# Frage zu Paysafecard



## Blutrache2oo9 (7. Dezember 2013)

Hallo,

da ich Paypal nicht mehr benutzen möchte, habe ich mir nun für 20 Euro ein Paysafekarte geholt. Jetzt kann man auf Steam aber nur 10 Euro aufladen, bzw 25 Euro. Kann ich dann einfach mit der Karte 2 Mal 10 Euro aufladen, oder ist die Karte nach einmal benutzen, dann "erledigt"?

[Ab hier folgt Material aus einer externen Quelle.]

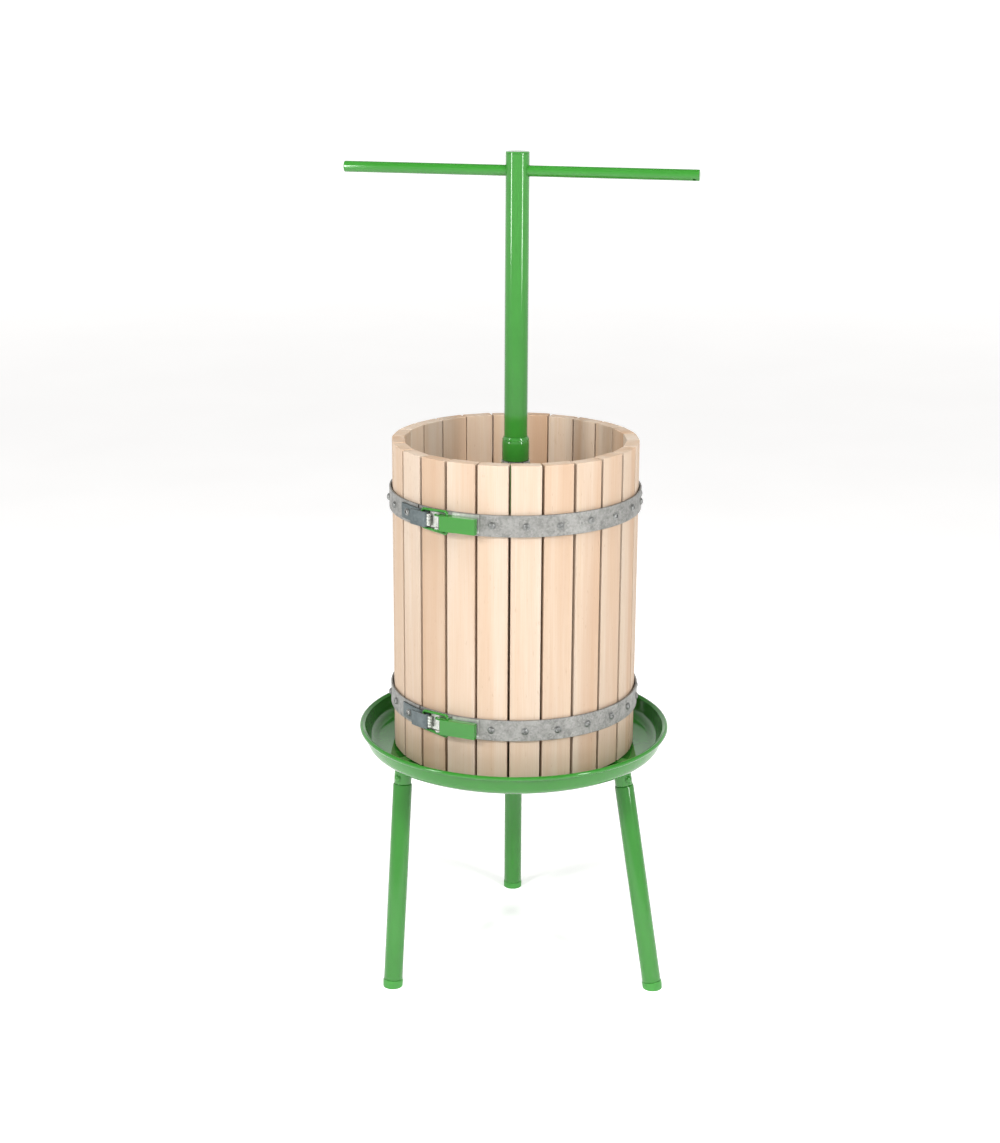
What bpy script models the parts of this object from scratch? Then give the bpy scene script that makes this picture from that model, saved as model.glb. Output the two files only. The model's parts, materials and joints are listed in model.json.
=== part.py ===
"""Basket wine press: a steel pan on three legs, a slatted wooden basket and a screw press.

Units are metres, +Z is up and the origin is on the floor under the spindle.
Azimuths are in degrees about +Z, measured from the front (-Y) towards +X.
"""

import math

import bmesh
import bpy
from mathutils import Matrix, Vector

# ---------------------------------------------------------------- driving dimensions
GAP = 0.0003                    # clearance between touching pieces

RIM_Z = 0.335                   # top of the pan's rim above the floor
RIM_RADIUS = 0.2055
PAN_DEPTH = 0.027               # rim down to the pan's floor
SHEET = 0.002                   # pan's sheet thickness
RIB_COUNT = 6
RIB_HEIGHT = 0.003

BASKET_RADIUS = 0.160           # outer corners of the slats
BASKET_HEIGHT = 0.4105
SLAT_COUNT = 24
SLAT_THICKNESS = 0.0165
SLAT_GAP = 0.0036                # between neighbouring slats, on the outside
INNER_GAP = 0.0014              # the same on the inside
FIRST_GAP = -2.5                # azimuth of the slat gap nearest to the front

HOOP_HEIGHTS = {"upper": 0.6469, "lower": 0.3809}
HOOP_WIDTH = 0.0275
HOOP_THICKNESS = 0.0025
SPLIT = -47.5                   # azimuth where the clasps close the two basket halves
SCREW_HEAD_RADIUS = 0.0048
SCREW_HEAD_HEIGHT = 0.0030

SPINDLE_RADIUS = 0.011
SPINDLE_TOP = RIM_Z + 0.430
NUT_BOTTOM = RIM_Z + 0.358
NUT_TOP = RIM_Z + 0.3895
NUT_RADIUS = 0.0176
WASHER_RADIUS = 0.0185
TUBE_RADIUS = 0.015
TUBE_WALL = 0.0025
TUBE_TOP = RIM_Z + 0.749
BAR_RADIUS = 0.007
BAR_LENGTH = 0.450
BAR_Z = RIM_Z + 0.7253
BAR_AZIMUTH = -12.0             # turn of the handle bar about +Z
BAR_OFFSET = 0.002              # the bar stands this far out to the right
PLATE_TOP = RIM_Z + 0.300
PLATE_THICKNESS = 0.025
PLATE_RADIUS = 0.137

LEG_RADIUS = 0.0125
LEG_TOP_RADIUS = 0.167          # distance of a leg's top from the spindle
LEG_TOP_Z = RIM_Z - 0.0575
LEG_FEET = {                    # azimuth of the top, then x and y where the foot stands
    "left": (-60.0, -0.1585, -0.1120),
    "right": (60.0, 0.1870, -0.1115),
    "rear": (180.0, 0.0, 0.2035),
}
OUTLET_AZIMUTH = 150.0
OUTLET_DISTANCE = 0.170

PIVOT = -33.5                   # azimuth of a clasp lever's pivot
PIVOT_DISTANCE = 0.1715
LEVER_TILT = 10.1               # the closed lever leans towards the basket by this angle
LEVER_LENGTH = 0.052
LEVER_WIDTH = 0.0196
BASE_SPAN = (-39.5, -15.5)      # azimuths of the ends of the lever's base plate
BASE_TOP = 0.0130               # the plate's taller part, above the hoop's middle
CRANK = 0.012                   # lever pivot to bail pivot
BAIL_WIRE = 0.00175
BAIL_CATCH = (0.1671, -43.5)    # distance and azimuth of the bail's cross-wire


# ---------------------------------------------------------------- helpers
def material(name, colour, roughness, metallic=0.0):
    made = bpy.data.materials.new(name)
    made.use_nodes = True
    shader = made.node_tree.nodes["Principled BSDF"]
    shader.inputs["Base Color"].default_value = (*colour, 1.0)
    shader.inputs["Roughness"].default_value = roughness
    shader.inputs["Metallic"].default_value = metallic
    made.diffuse_color = (*colour, 1.0)
    return made


def polar(distance, azimuth):
    """Plan position at a distance from the spindle and an azimuth in degrees."""
    angle = math.radians(azimuth)
    return distance * math.sin(angle), -distance * math.cos(angle)


def turn(azimuth):
    return Matrix.Rotation(math.radians(azimuth), 4, "Z")


def arc(distance, start, end, step=3.0):
    """Plan points along a circle about the spindle."""
    count = max(1, round(abs(end - start) / step))
    return [polar(distance, start + (end - start) * i / count) for i in range(count + 1)]


def circle(radius, sides, centre=(0.0, 0.0)):
    return [
        (
            centre[0] + radius * math.cos(2 * math.pi * i / sides),
            centre[1] + radius * math.sin(2 * math.pi * i / sides),
        )
        for i in range(sides)
    ]


def add_object(name, mesh, slot, place=Matrix.Identity(4)):
    made = bpy.data.objects.new(name, mesh)
    made.matrix_world = place
    if slot:
        mesh.materials.append(slot)
    bpy.context.scene.collection.objects.link(made)
    return made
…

Ich schätze mal ich kann einfach die Karte so oft benutzen bis das Guthaben leer ist, aber da ich schon eine PaySAFEcard habe, Safety first ;D

Danke


----------



## Robonator (7. Dezember 2013)

Du kannst die Karte wirklich so oft benutzen bis sie abläuft oder das Guthaben weg ist


----------



## Blutrache2oo9 (7. Dezember 2013)

Gut, dann danke ich


----------



## marcus022 (7. Dezember 2013)

Bedenke aber das du nicht mehrere Karten benutzen kannst um EIN Produkt zu erwerben. Das wurde nämlich vor einiger Zeit abgeschafft. 
Man kann sich auch ein Restguthaben welches sich auf der Paysafecard befindet aufs Konto überweisen lassen.
Ansonsten hat Robo schon alles "gesagt"


----------



## Shona (7. Dezember 2013)

Blutrache2oo9 schrieb:


> da ich Paypal nicht mehr benutzen möchte


 Darf man fragen wieso?


----------



## Maggolos (7. Dezember 2013)

marcus022 schrieb:


> Bedenke aber das du nicht mehrere Karten benutzen kannst um EIN Produkt zu erwerben. Das wurde nämlich vor einiger Zeit abgeschafft.
> Man kann sich auch ein Restguthaben welches sich auf der Paysafecard befindet aufs Konto überweisen lassen.
> Ansonsten hat Robo schon alles "gesagt"


 
Gilt nur in Deutschland, glaube ich.


----------



## Maggolos (7. Dezember 2013)

Doppelpost.


----------



## Gast20140625 (7. Dezember 2013)

Maggolos schrieb:


> Gilt nur in Deutschland, glaube ich.



War das nicht EU-weit?
Wegen Geldwäsche oder so?


----------



## Maggolos (7. Dezember 2013)

john201050 schrieb:


> War das nicht EU-weit?
> Wegen Geldwäsche oder so?


 
Ja genau wegen Geldwäsche, Erpressung usw. meines Wissens nach aber nur in D.


----------



## Quppi (7. Dezember 2013)

das mit mehreren psc geht manchmal z.b bei stem. da kann mit den psc erst das guthaben aufladen und davon dann ein spiel kaufen. wenn du direkt bezahlen willst gehts nicht soweit ich weiß.


----------



## wearntear (10. Dezember 2013)

Maggolos schrieb:


> Gilt nur in Deutschland, glaube ich.


Ja stimmt - ich glaube diese Regel gilt nur für paysafecard Deutschland.
Wieso das so ist hängt glaub ich mit den Deutschen Online Rechtsystem zusammen... aber genau in wie fern weiss ich jetzt nicht.


----------